Dads often times don't get the respect they deserve, and this can be seen most clearly during mother/daughter arguments. If dad is there to witness the verbal battle, he is often ignored or the battle moves on to other rooms in the house to avoid his input.

Tensions run high between moms and their daughters because both are equipped with remarkable verbal skills and prefer verbalizing feelings rather than withdrawing. Because they are both women their tactics in conflict are similar, and mom argues from a point of authority and daughters usually argue back from a point of defense. The end of the battle usually leaves both exhausted and hurt. Many times the fall out lands on dad, and he does his best to patch up whatever results he can.

Dads don't get the respect they deserve, because they don't understand that their intervention may minimize the length of the conflict as well as the intensity. He doesn't have to be louder than the two in combat, but he does have to be a strong, steady voice of reason. This requires not only respect for his wife as the mother of their daughter, but also respect for his daughter who is growing and changing to become her own individual self. Dads who have an open ear in the beginning and are listening to what is being said will have a better chance of actually knowing when and where to intervene. Telling them to "knock it off" or yelling at their wife to stop won't work, because this causes marital problems and creates a needless tension in the family.
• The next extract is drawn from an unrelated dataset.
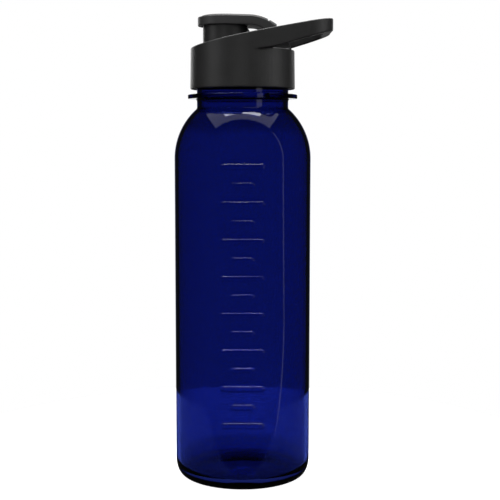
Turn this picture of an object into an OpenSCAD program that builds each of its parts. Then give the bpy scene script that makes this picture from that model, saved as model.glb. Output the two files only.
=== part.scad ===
// Rigid sports bottle: a clear blown bottle, a screw cap with a carry loop,
// and a flip cover over the drinking spout.
// Millimetres. +Z is up, the bottle's axis is the Z axis, and the base stands on Z = 0.
// The spout is on the -X side, the carry loop is on the +X side, and the flat front panel faces -Y.

/* [Bottle] */
// Outside radius of the round body
body_r = 36.5; // [35:0.5:38]
// Height where the straight wall ends and the shoulder begins
shoulder_z = 172; // [165:1:176]
// Radius of the shoulder's arc
shoulder_arc = 35.5; // [35:0.5:36]
// Wall thickness of the body
wall = 2; // [1.6:0.1:2.4]
// Radius of the flat ring that the bottle stands on
foot_r = 32; // [31:0.5:33]
// Height of the rounded heel
heel_h = 8.6; // [7:0.2:10]
// Radius where the push-up under the base begins
punt_r = 25.5; // [24:0.5:27]
// Height of the push-up at its centre
punt_h = 7; // [5:0.5:8]
// Distance of the flat front panel from the axis
panel_y = 29.6; // [29:0.2:31]

/* [Neck] */
// Outside radius of the neck
neck_r = 24.4; // [24.2:0.1:24.5]
// Radius of the neck's bore
mouth_r = 21.8; // [21.6:0.1:22]
// Height of the neck's rim
rim_z = 226.5; // [226:0.1:226.5]
// Outside radius of the collar ring under the cap
collar_r = 29.2; // [28:0.2:30]
// Lift of the thread in one turn
pitch = 6; // [5.8:0.1:6.2]

/* [Cap] */
// Outside radius of the cap's skirt at its lower edge
cap_r = 27.85; // [27.8:0.05:28]
// Height of the skirt's lower edge
cap_z = 208.7; // [208:0.1:209.5]
// Height of the cap's flat deck
deck_z = 229; // [228.9:0.1:229.2]
// Reach of the carry loop from the axis
loop_reach = 47.1; // [46:0.1:50]
// Rise of the loop's top edge for each millimetre along it
loop_slope = 0.205; // [0.19:0.005:0.21]

/* [Spout and cover] */
// Distance of the spout's axis from the bottle's axis
spout_x = -9.5; // [-9.6:0.1:-9.4]
// Outside radius of the spout
spout_r = 11.5; // [11.3:0.1:11.6]
// Height of the spout's rim
spout_z = 244.3; // [244.1:0.1:244.4]
// Outside radius of the cover's round part
cover_r = 14.2; // [14:0.1:14.4]
// Height of the hinge pin
hinge_z = 236.3; // [236.2:0.1:236.5]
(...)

When you intervene it is important that your goal is to help both mom and daughter end up feeling heard, understood and supported. Below are suggestions for all of you dads caught in the middle of conflict.

1. When conflict begins brewing allow time for your wife and daughter to deal with it. Conflict is necessary for healthy relationships and supporting both after with something such as, it's okay to agree to disagree helps both feel better.

2. As much as possible, tell them both what you admire when they resolve their conflicts amicably.

3. If the conflict becomes loud and begins feeling out of control, stand by your wife and firmly say, "You both have good points, but this argument is not about those points anymore." "You and your mom can discuss this later."

4. Talk to your wife in private about how emotional your daughter is right now, and suggest that emailing one another or writing a letter may be a more effective way to get your point across.

5. Dads who engage with their daughters one on one raise daughters who seek male attention less. They don't need it, because they have a good dad. Go to your daughter and talk to her one on one about what she feels happened in the argument with her mom. Remind her that when she argues it's important to tell her mom how she feels. When she says a comment such as, "You are ruining my social life," this is not as effective and escalates the argument more than, "When you don't allow me to go out with my friends, I feel lonely and sad."

Dads today were mentored by dads of yesterday. Dads of yesterday were the providers, and many times uninvolved with interactions within the family. Dads who are engaged with their wives and children raise healthier children, and experience happier marriages. Conflict is necessary for healthy children to feel secure and confident as they grow. Healthy conflict involves stating the problem, brainstorming solutions, and a win/win resolution for both. Many healthy conflicts in the teen years don't end with a win/win, but with parents stating a boundary and kids following the rules or being disciplined with the consequences from breaking the rules. This is to be expected, and actually is a healthy sign that parents are raising a child who is fighting for their independence, but learning respect for authority and the consequences of disrespect.